The petition was launched within hours after Chief of Naval Operations Admiral John Richardson said on Sept. 29 that the Navy would do away with such ratings as gunner's mate and boatswain's mate.

The plan to abolish the 241-year-old job titles system and replace it with one similar to other armed services' occupational specialty codes has sparked outrage among some current and former Navy personnel.

"One by one current leadership continues to erode the very things that set the Navy apart from the other services. Mr. President, I and the others signing this petition request you use your authority to restore to our Sailors what they have earned," the petition said.

The request topped 100,000 signatures within 30 days, the requirement needed for official action by President Barack Obama's administration. The online site showed a total of 102,597 signatures on Monday.

Officials say the switching of titles would allow the Navy to identify sailors' skills more accurately and give them better job opportunities when they leave the Navy.

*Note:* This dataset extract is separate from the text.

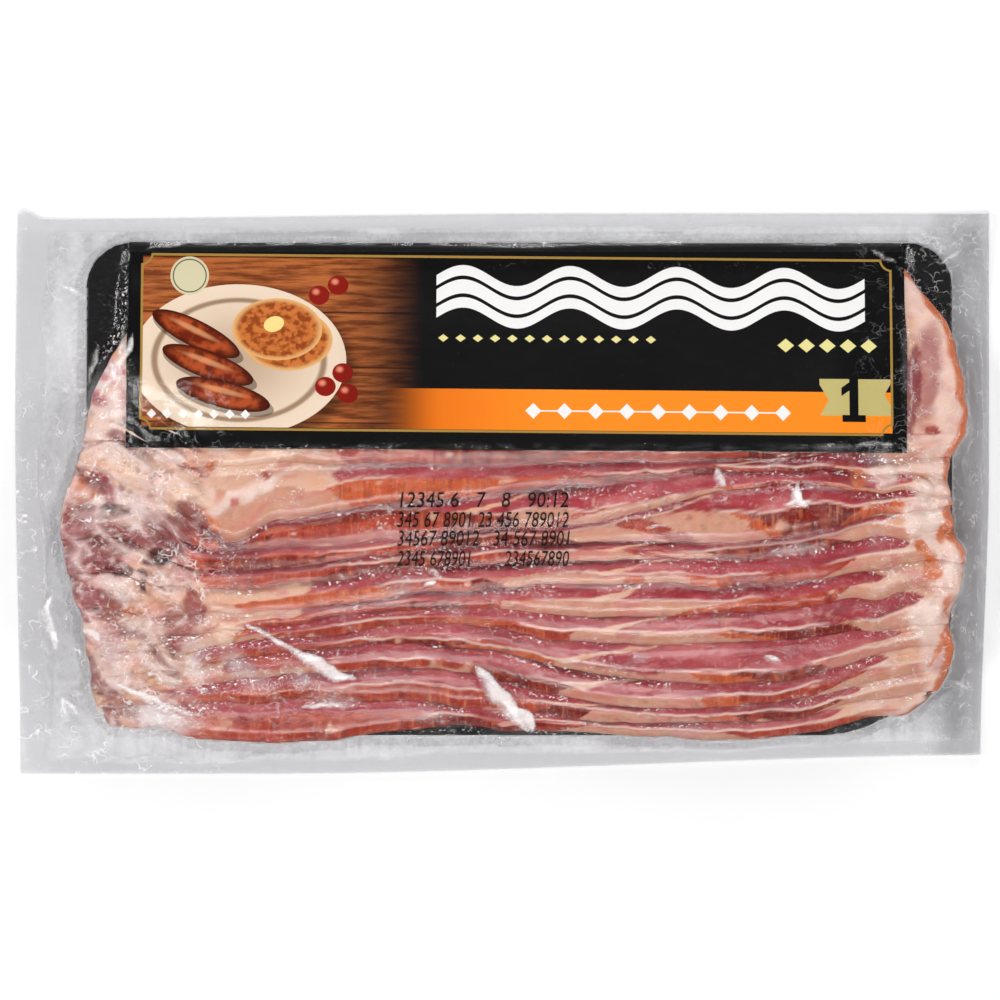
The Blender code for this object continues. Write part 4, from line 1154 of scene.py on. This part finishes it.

The changes followed a review this year. The modernization plan will be implemented in multi-year phases, the Navy has said.

Opponents have voiced their anger on Richardson's Facebook page. Carrie Herr wrote on Saturday, "Help our Navy enlisted (personnel) restore the honor and tradition that was taken away from them. Save Navy ratings!"

Richardson's office and the White House did not immediately respond to requests for comment on the petition.